Paulo Freire’s Liberatory Pedagogy: Rethinking Issues of Technology Access and Use in Education

James C. McShay
DOI: 10.4018/978-1-61520-793-0.ch007
OnDemand:
(Individual Chapters)
Available
$37.50
No Current Special Offers
TOTAL SAVINGS: $37.50

Abstract

This chapter explores why there is a need for scholars to not only systematically couple discussions about technology use along with technology access, but ground their inquiries in a theory of critical multiculturalism as they seek to fully understand ways for minimizing the digital divide. In order to help explain why using this critical framework is important, this discussion is set against the historical backdrop of the country of Brazil whose past in many ways parallels the United States with regard to its history of oppression and servitude of people based upon their racial heritage. Moreover, this work provides a brief discussion of Paulo Freire’s work with African Brazilians and how he helped them to develop critical understandings about how hegemonic structures limited the extent to which they were able to experience their own humanity.
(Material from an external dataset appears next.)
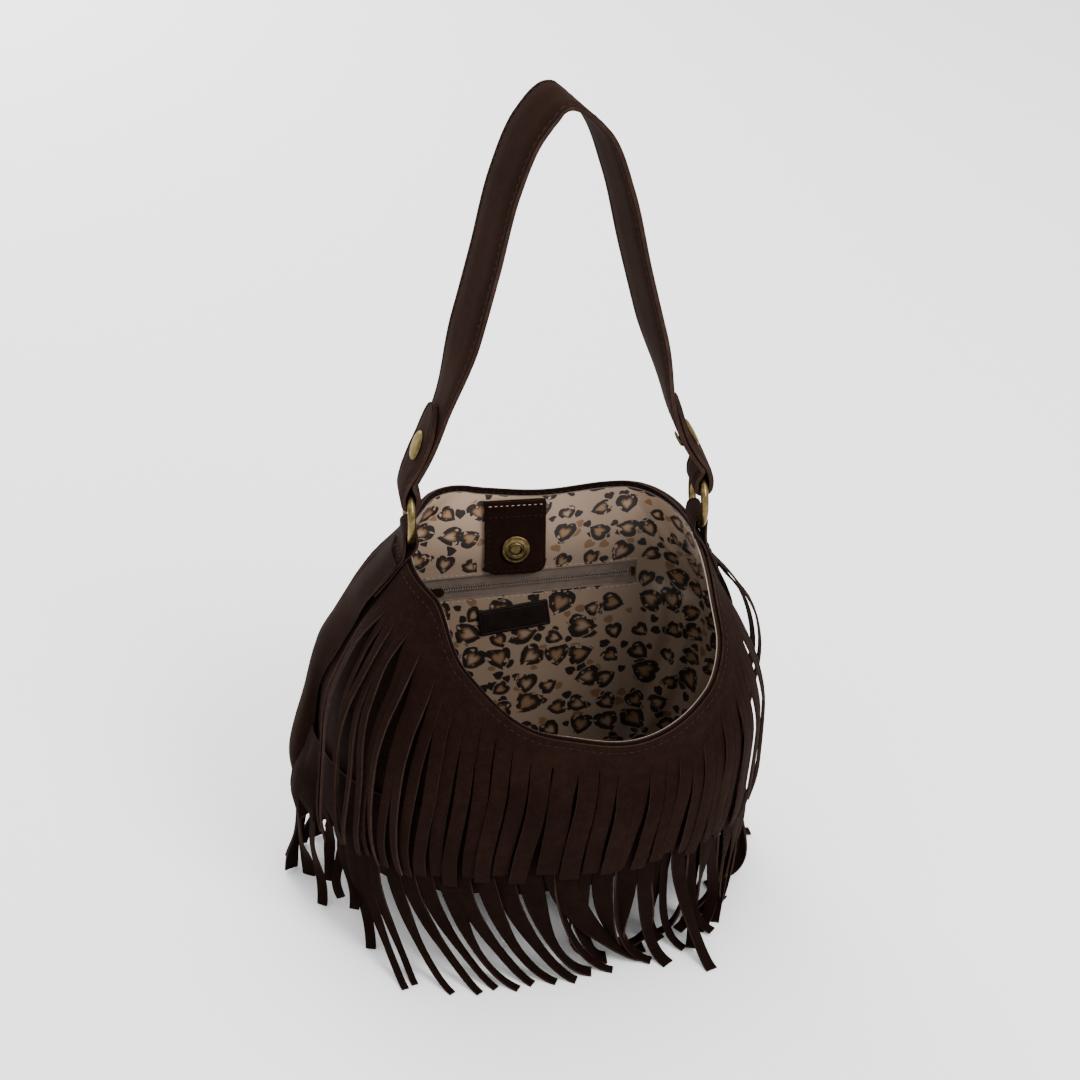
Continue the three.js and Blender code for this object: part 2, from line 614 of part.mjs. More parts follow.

This chapter draws from the historical experiences of African Brazilians as a way to deconstruct how issues of technology and educational inequalities are examined in the U.S. The author of this chapter claims that if U.S. educators are to help prepare students to become productive and reflective decision-makers, they must first acquire tools for understanding their own social realities and learn ways for re-creating them to reflect the ideals of democracy and social justice. Furthermore, the author made calls for educational scholars develop a new language that captures the spectrum of questions at the center of the digital divide debate concerning access and use, but also foregrounds issues of liberation, agency and social change.
Chapter Preview
Top

Introduction

Within the scholarly universe of literature about technology and its so called revolutionary role in reforming K-12 education, there has been ongoing debate about what constitutes the digital divide and how can it be ameliorated (Atwell, 2001; Warschauer, Knobel & Stone, 2004; DiMaggio, Hargittai, Neuman, & Robinson; 2001). The scope of this debate in U.S. schools is often shaped by a binary structured argument of technology access vs. use. More specifically, one part of this dialectical is that students’ access to computer-related technologies is a predominant factor in creating equal educational outcomes. The assumption that serves as the basis for this argument is that if a student has physical access to the technology both in and outside of school, then problems and issues associated with the digital divide will be alleviated. The oppositional construct, technology use, is formulated by the notion that the way in which technology is employed can have a significant impact on the production of unequal learning outcomes due to students’ different race, class and gender identities.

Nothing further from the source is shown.